Iscal Sugar has three sites in the Benelux:
- Fontenoy Sugar Factory in Fontenoy, Antoing which also hosts the group's headquarters.
- Iscal Frasnes, which is the former Frasnes Sugar Factory in Frasnes. Its sugar silo of 50,000 t and storage facilities are still in use. The site also produces powdered sugar.
- Alldra in Almelo Netherlands, which produces decorative sugar toppings.

The holding company Finasucre on Rue de la Gare In Brussels owns the majority of the shares of Iscal Sugar. In turn, the holding is almost 100% owned by the Lippens family, connected to the former Moerbeke Sugar Factory. This holding also owns sugar companies in the Democratic Republic of Congo (DRC) and Australia. Its daughter Galactic produces lactic acid and products derived from it. Other interests of Finasucre are in Macadamia plantations, brick, sugar installations etc. In 2021 Finasucre held 87.6% of the shares in Iscal Sugar.

== History ==

=== Name ===
The name Iscal is a concatenation of Isera and Scaldis, the Latin names for the rivers Yser and the Scheldt. The basins of these rivers used to form the area that supplied sugar beet to the factories that merged into the group in 2003, in particular those in Fontenoy, Antoing and Veurne.

=== Predecessors ===
The oldest predecessor of Iscal Sugar was the Moerbeke Sugar Factory in Moerbeke, which was founded in 1869.

In 1929 the holding Finasucre, a family-owned holding company with stakes in the Moerbeke and Escanaffles sugar factories was founded.

In the 1980s, Finasucre rapidly expanded in the sugar industry. In 1982 it acquired the rest of the shares in the Moerbeke Sugar Factory. In 1986 Finasucre acquired Sogesucre (owner of Compagnie sucrière Kwilu-Ngongo), and in 1988 it acquired the Frasnes Sugar Factory.

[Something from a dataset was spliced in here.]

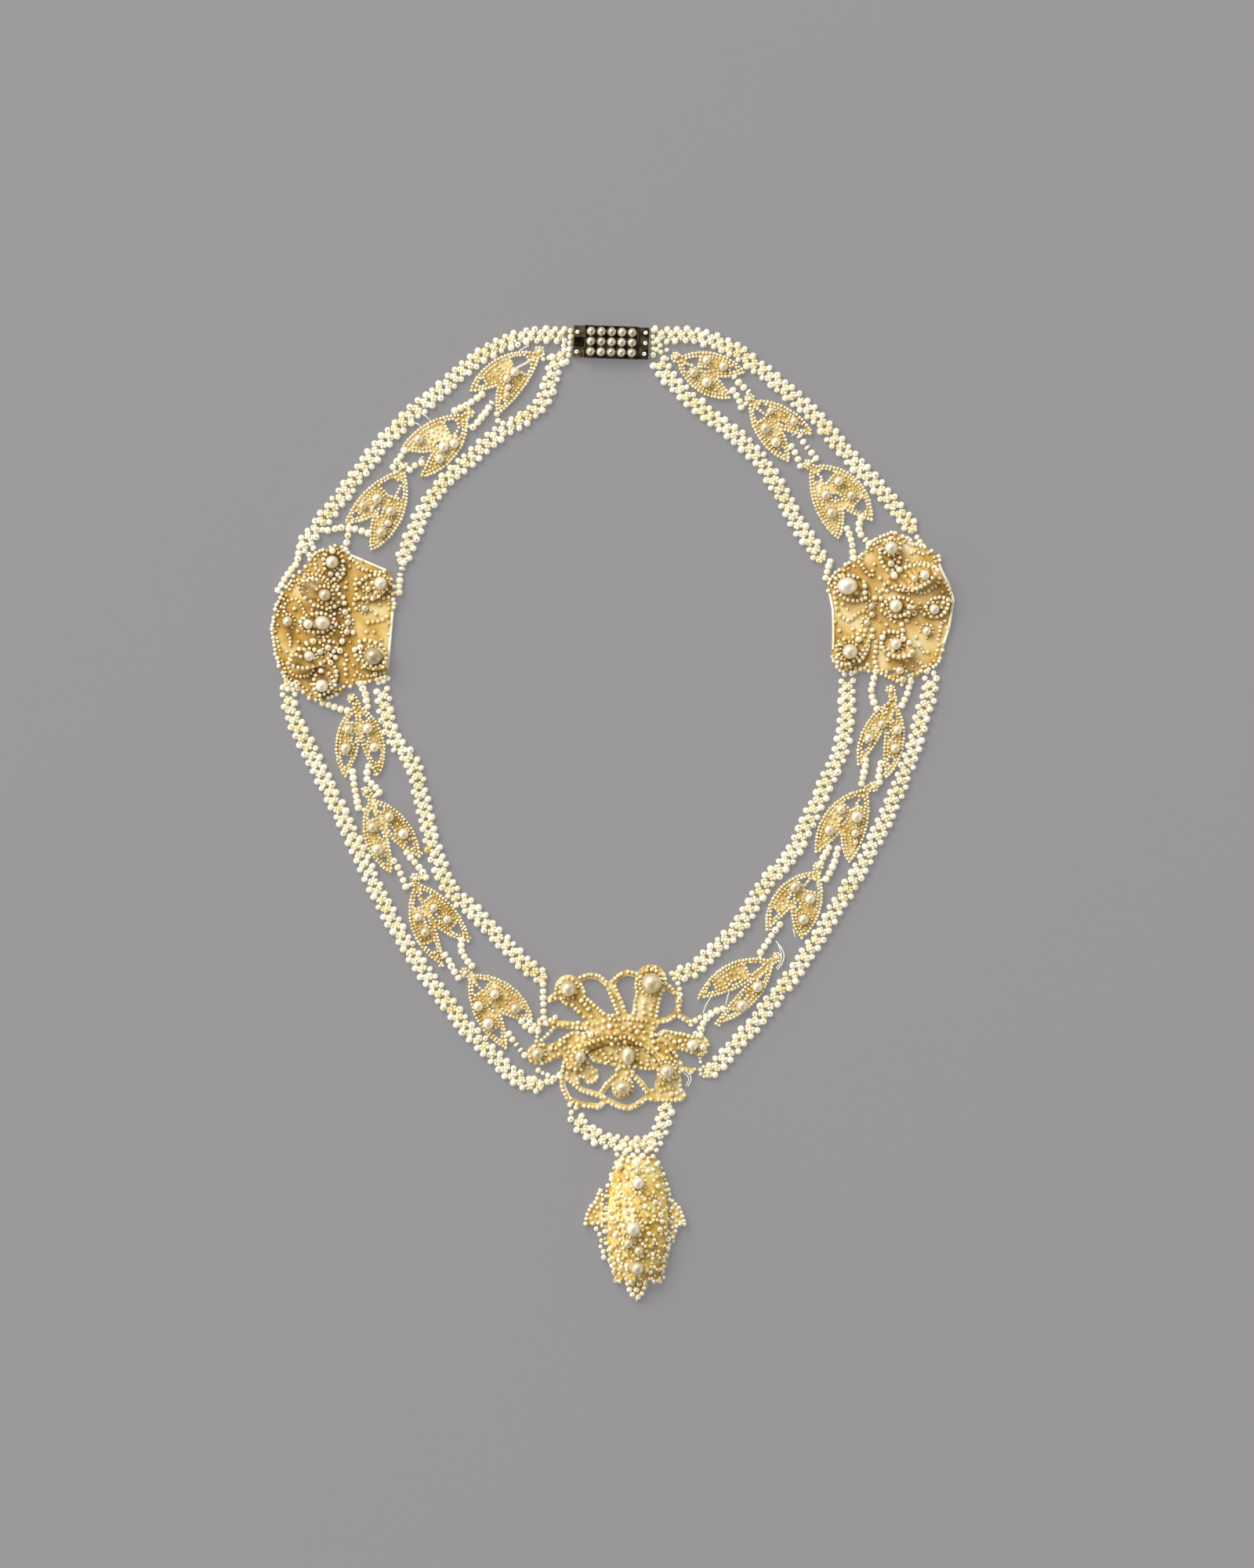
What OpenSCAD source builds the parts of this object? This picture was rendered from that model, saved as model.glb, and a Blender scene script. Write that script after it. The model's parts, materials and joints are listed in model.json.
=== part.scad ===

=== Formation of Groupe Sucrier / Suikergroep ===
In 1989 the Groupe Sucrier / Suikergroep was formed by the merger of the Moerbeke Sugar Factory, the Frasnes Sugar Factory, and Sogesucre.

In 1990 the Escanaffles Sugar Factory was closed down. In 1994 it became the home of a lactic acid production site owned by Galactic.

In 2003 the Euro Star factory in Lelystad, the Netherlands was acquired. It became Iscal Sugar Retail.

=== Iscal Sugar (2003) ===
Iscal Sugar was created in 2003 by the merger of Groupe Sucrier with Veurne Sugar Factory (1922) and Fontenoy Sugar Factory (1992).

In 2008 the shareholders of Iscal Sugar were:
- 71.5% Groupe Sucrier
- 16.3% Sucrerie Couplet
- 7.6% Agri Investment Fund of the Boerenbond (part Warcoing Sucre's shares)
- 5% Beet cultivators

The new company faced a very tough time during the restructuring of the European sugar industry, which was at the time regulated by production quotas. In 2004 the Frasnes Sugar Factory was closed down and transformed into a packaging and storage site. In 2006 the Veurne Sugar Factory had to be closed down, but even this was not enough. The first European attempts to restructure beet sugar production failed to achieve enough, and so the European Community spent more money to reduce production. Iscal then agreed to close down the Moerbeke Sugar Factory in 2008. This left Iscal with only one sugar factory, but also allowed it to concentrate in the area where it was most profitable to grow sugar beet.

In September 2010 Sucrerie Couplet sold its shares in Iscal Sugar.

In 2012 Finasucre acquired the minority shares in Groupe Sucrier. The move was followed by a simplified merger by absorption of Groupe Sucrier in Finasucre.

In 2016 Alldra was bought.

In 2017 the European regulation with production quotas was ended.

In 2019 CEO Olivier Lippens was succeeded by Jérôme Lippens.

By 2021 the Fontenoy Sugar Factory was producing about 200,000 t of sugar per year, but the factory only had silos for 6,000 t and 40,000 t. This often forced Iscal to sell sugar, just because the storage silos were full. Iscal therefore decided to build a new Sugar Silo with a height of 64 m, a diameter of 51 m and a capacity of 80,000 t.

In 2022 Robert Torck became CEO of Iscal Sugar.